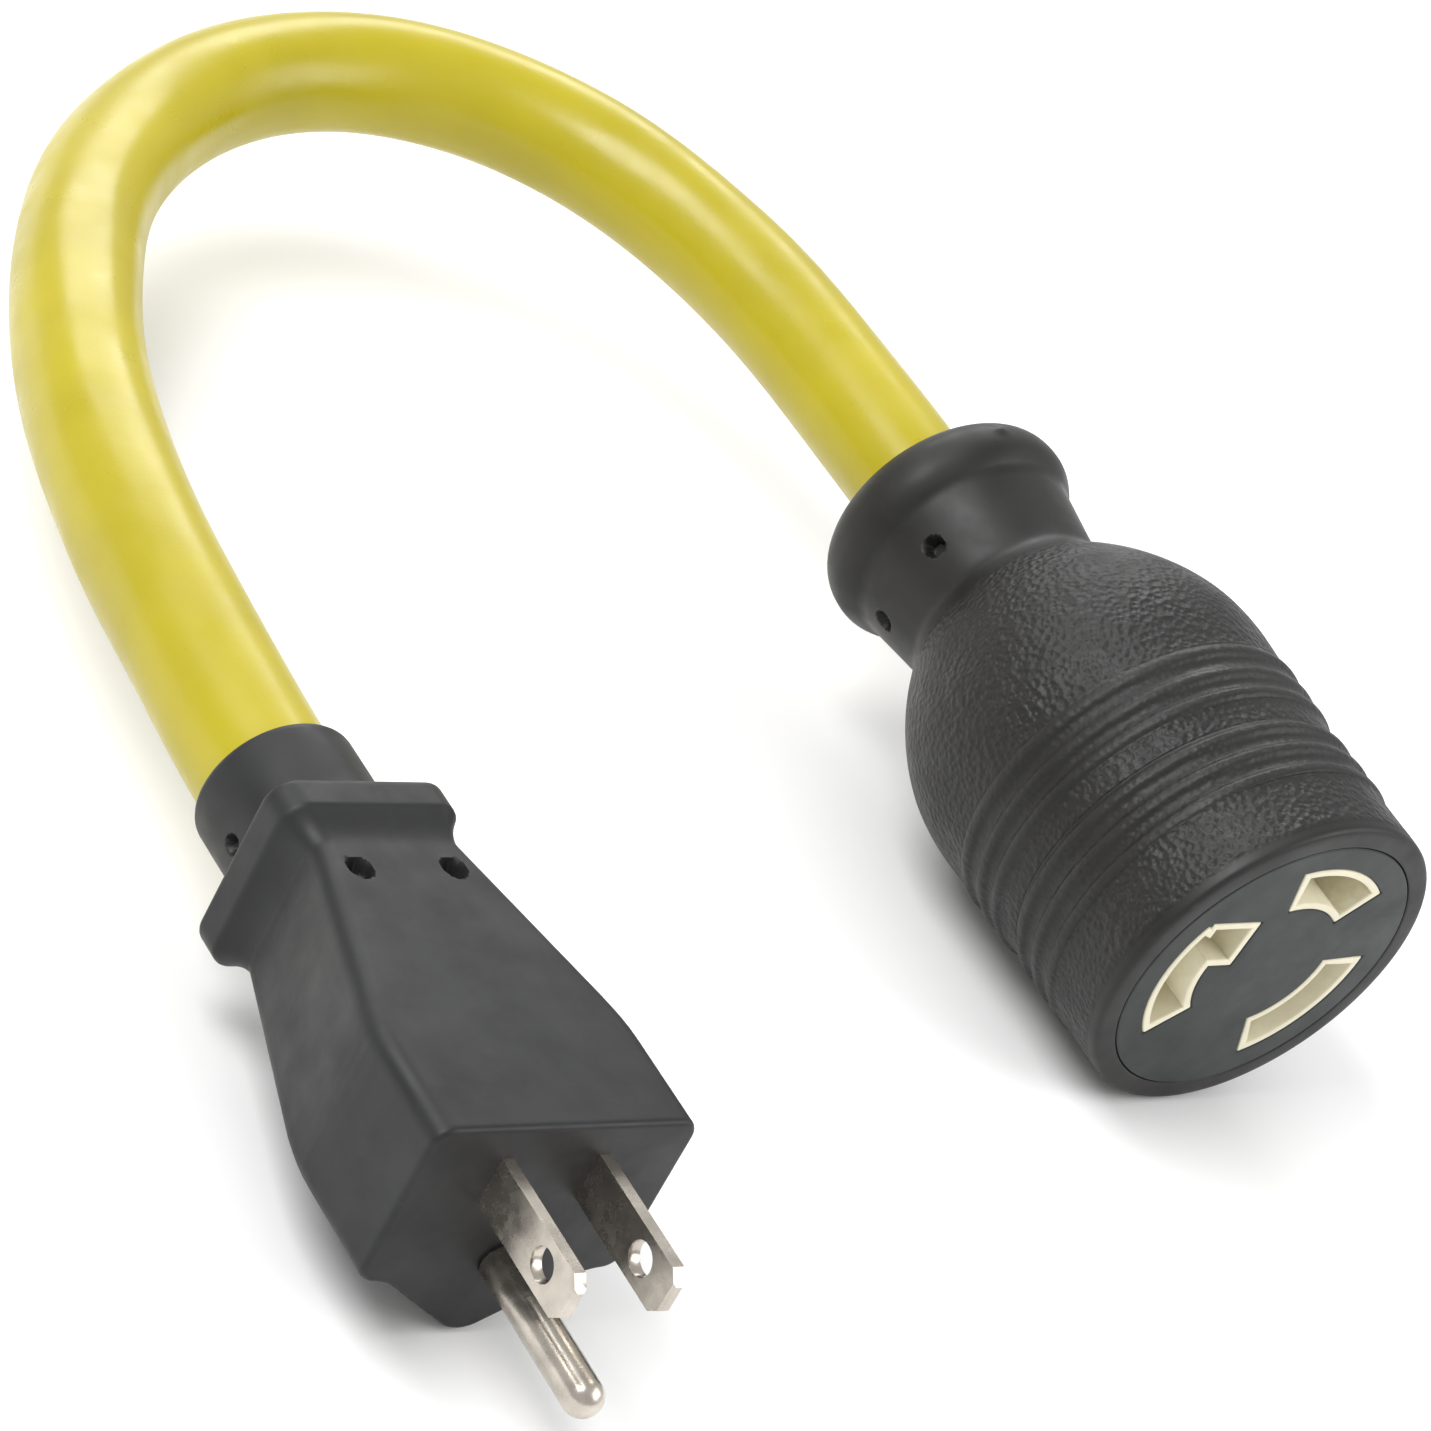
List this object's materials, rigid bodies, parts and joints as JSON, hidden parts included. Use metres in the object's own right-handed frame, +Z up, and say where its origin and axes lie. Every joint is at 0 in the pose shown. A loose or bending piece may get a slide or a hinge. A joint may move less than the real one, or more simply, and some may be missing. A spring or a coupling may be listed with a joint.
{
  "type": "shore power adapter cord",
  "caption": "Short adapter cord: straight-blade earthed plug, stiff yellow cable bent in a U and a round twist-lock connector with ivory-lined slots.",
  "frame": {"origin": "middle of the footprint, on the table the cord lies on", "axes": "+Z up; -Y is the way the plug's blades point; +X from the plug towards the connector"},
  "size_m": [0.1672, 0.2342, 0.0509],
  "materials": {
    "black_pvc": "satin moulded PVC",
    "face_pvc": "smooth satin",
    "yellow_pvc": "glossy extruded PVC",
    "ivory_plastic": "satin",
    "nickel_plate": "satin nickel plate",
    "contact_brass": "bright",
    "copper": "bare stranded copper",
    "core_black": "extruded",
    "core_white": "extruded",
    "core_green": "extruded",
    "filler": "twisted fibre",
    "inner_mold": "rough"
  },
  "bodies": {
    "plug": {"plug_overmold": "black_pvc", "blade_bridge": "inner_mold", "plug_inner_mold": "inner_mold", "line_blade": "nickel_plate", "neutral_blade": "nickel_plate", "ground_pin": "nickel_plate", "cord_jacket_plug_end": "yellow_pvc"},
    "cord_link_01": {"cord_jacket_link_01": "yellow_pvc"},
    "cord_link_02": {"cord_jacket_link_02": "yellow_pvc"},
    "cord_link_03": {"cord_jacket_link_03": "yellow_pvc"},
    "cord_link_04": {"cord_jacket_link_04": "yellow_pvc"},
    "cord_link_05": {"cord_jacket_link_05": "yellow_pvc"},
    "cord_link_06": {"cord_jacket_link_06": "yellow_pvc"},
    "cord_link_07": {"cord_jacket_link_07": "yellow_pvc"},
    "cord_link_08": {"cord_jacket_link_08": "yellow_pvc", "line_insulation": "core_black", "neutral_insulation": "core_white", "ground_insulation": "core_green", "line_copper_strands": "copper", "neutral_copper_strands": "copper", "ground_copper_strands": "copper", "cord_fillers": "filler"},
    "cord_link_09": {"cord_jacket_link_09": "yellow_pvc"},
    "cord_link_10": {"cord_jacket_link_10": "yellow_pvc"},
    "cord_link_11": {"cord_jacket_link_11": "yellow_pvc"},
    "cord_link_12": {"cord_jacket_link_12": "yellow_pvc"},
    "cord_link_13": {"cord_jacket_link_13": "yellow_pvc"},
    "cord_link_14": {"cord_jacket_link_14": "yellow_pvc"},
    "cord_link_15": {"cord_jacket_link_15": "yellow_pvc"},
    "connector": {"cord_jacket_connector_end": "yellow_pvc", "connector_overmold": "black_pvc", "connector_face_insert": "face_pvc", "contact_carrier": "ivory_plastic", "carrier_cover": "ivory_plastic", "line_contact": "contact_brass", "neutral_contact": "contact_brass", "ground_contact": "contact_brass", "connector_inner_mold": "inner_mold"}
  },
  "joints": [
    {"name": "bend_a", "type": "hinge", "parent": "plug", "child": "cord_link_01", "pos_m": [-0.06645, -0.01838, 0.01946], "axis": [0, 0, 1], "range_deg": [-1, 8], "deforming": ["line_insulation", "neutral_insulation", "ground_insulation", "line_copper_strands", "neutral_copper_strands", "ground_copper_strands", "cord_fillers"]},
    {"name": "bend_a_2", "type": "hinge", "parent": "cord_link_01", "child": "cord_link_02", "pos_m": [-0.06552, -0.0007, 0.02021], "axis": [0, 0, 1], "range_deg": [-1, 8], "deforming": ["line_insulation", "neutral_insulation", "ground_insulation", "line_copper_strands", "neutral_copper_strands", "ground_copper_strands", "cord_fillers"]},
    {"name": "bend_a_3", "type": "hinge", "parent": "cord_link_02", "child": "cord_link_03", "pos_m": [-0.06369, 0.01691, 0.02028], "axis": [0, 0, 1], "range_deg": [-1, 8], "deforming": ["line_insulation", "neutral_insulation", "ground_insulation", "line_copper_strands", "neutral_copper_strands", "ground_copper_strands", "cord_fillers"]},
    {"name": "bend_b", "type": "hinge", "parent": "cord_link_03", "child": "cord_link_04", "pos_m": [-0.06036, 0.03429, 0.02042], "axis": [0, 0, 1], "range_deg": [-2, 10], "deforming": ["line_insulation", "neutral_insulation", "ground_insulation", "line_copper_strands", "neutral_copper_strands", "ground_copper_strands", "cord_fillers"]},
    {"name": "bend_b_2", "type": "hinge", "parent": "cord_link_04", "child": "cord_link_05", "pos_m": [-0.05493, 0.05114, 0.02081], "axis": [0, 0, 1], "range_deg": [-2, 10], "deforming": ["line_insulation", "neutral_insulation", "ground_insulation", "line_copper_strands", "neutral_copper_strands", "ground_copper_strands", "cord_fillers"]},
    {"name": "bend_b_3", "type": "hinge", "parent": "cord_link_05", "child": "cord_link_06", "pos_m": [-0.04765, 0.06727, 0.02128], "axis": [0, 0, 1], "range_deg": [-2, 10], "deforming": ["line_insulation", "neutral_insulation", "ground_insulation", "line_copper_strands", "neutral_copper_strands", "ground_copper_strands", "cord_fillers"]},
    {"name": "bend_c", "type": "hinge", "parent": "cord_link_06", "child": "cord_link_07", "pos_m": [-0.03835, 0.08234, 0.02154], "axis": [0, 0, 1], "range_deg": [-2, 10], "deforming": ["line_insulation", "neutral_insulation", "ground_insulation", "line_copper_strands", "neutral_copper_strands", "ground_copper_strands", "cord_fillers"]},
    {"name": "bend_c_2", "type": "hinge", "parent": "cord_link_07", "child": "cord_link_08", "pos_m": [-0.02633, 0.09534, 0.02222], "axis": [0, 0, 1], "range_deg": [-2, 10], "deforming": ["line_insulation", "neutral_insulation", "ground_insulation", "line_copper_strands", "neutral_copper_strands", "ground_copper_strands", "cord_fillers"]},
    {"name": "bend_c_3", "type": "hinge", "parent": "cord_link_08", "child": "cord_link_09", "pos_m": [-0.01167, 0.10499, 0.02481], "axis": [0, 0, 1], "range_deg": [-2, 10], "deforming": ["line_insulation", "neutral_insulation", "ground_insulation", "line_copper_strands", "neutral_copper_strands", "ground_copper_strands", "cord_fillers"]},
    {"name": "lift", "type": "hinge", "parent": "cord_link_09", "child": "cord_link_10", "pos_m": [0.0054, 0.10907, 0.02746], "axis": [-0.1683, -0.9857, 0], "range_deg": [0, 7], "deforming": ["line_insulation", "neutral_insulation", "ground_insulation", "line_copper_strands", "neutral_copper_strands", "ground_copper_strands", "cord_fillers"]},
    {"name": "bend_d", "type": "hinge", "parent": "cord_link_10", "child": "cord_link_11", "pos_m": [0.02275, 0.10611, 0.02973], "axis": [0, 0, 1], "range_deg": [-2, 12], "deforming": ["line_insulation", "neutral_insulation", "ground_insulation", "line_copper_strands", "neutral_copper_strands", "ground_copper_strands", "cord_fillers"]},
    {"name": "bend_d_2", "type": "hinge", "parent": "cord_link_11", "child": "cord_link_12", "pos_m": [0.03755, 0.09636, 0.03085], "axis": [0, 0, 1], "range_deg": [-2, 12], "deforming": ["line_insulation", "neutral_insulation", "ground_insulation", "line_copper_strands", "neutral_copper_strands", "ground_copper_strands", "cord_fillers"]},
    {"name": "lift_2", "type": "hinge", "parent": "cord_link_12", "child": "cord_link_13", "pos_m": [0.04779, 0.08188, 0.03117], "axis": [-0.9504, -0.311, 0], "range_deg": [0, 7], "deforming": ["line_insulation", "neutral_insulation", "ground_insulation", "line_copper_strands", "neutral_copper_strands", "ground_copper_strands", "cord_fillers"]},
    {"name": "bend_e", "type": "hinge", "parent": "cord_link_13", "child": "cord_link_14", "pos_m": [0.0533, 0.06503, 0.03109], "axis": [0, 0, 1], "range_deg": [-2, 8], "deforming": ["line_insulation", "neutral_insulation", "ground_insulation", "line_copper_strands", "neutral_copper_strands", "ground_copper_strands", "cord_fillers"]},
    {"name": "bend_e_2", "type": "hinge", "parent": "cord_link_14", "child": "cord_link_15", "pos_m": [0.05545, 0.04746, 0.03074], "axis": [0, 0, 1], "range_deg": [-2, 8], "deforming": ["line_insulation", "neutral_insulation", "ground_insulation", "line_copper_strands", "neutral_copper_strands", "ground_copper_strands", "cord_fillers"]},
    {"name": "twist", "type": "hinge", "parent": "cord_link_15", "child": "connector", "pos_m": [0.05624, 0.02978, 0.03015], "axis": [0.0343, -0.9973, -0.0645], "range_deg": [-20, 20], "deforming": ["line_insulation", "neutral_insulation", "ground_insulation", "line_copper_strands", "neutral_copper_strands", "ground_copper_strands", "cord_fillers"]}
  ]
}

### Your goal
Report every line in the data above in which the word "frame" appears.

### Final result
List this object's materials, rigid bodies, parts and joints as JSON, hidden parts included. Use metres in the object's own right-handed frame, +Z up, and say where its origin and axes lie. Every joint is at 0 in the pose shown. A loose or bending piece may get a slide or a hinge. A joint may move less than the real one, or more simply, and some may be missing. A spring or a coupling may be listed with a joint.
  "frame": {"origin": "middle of the footprint, on the table the cord lies on", "axes": "+Z up; -Y is the way the plug's blades point; +X from the plug towards the connector"},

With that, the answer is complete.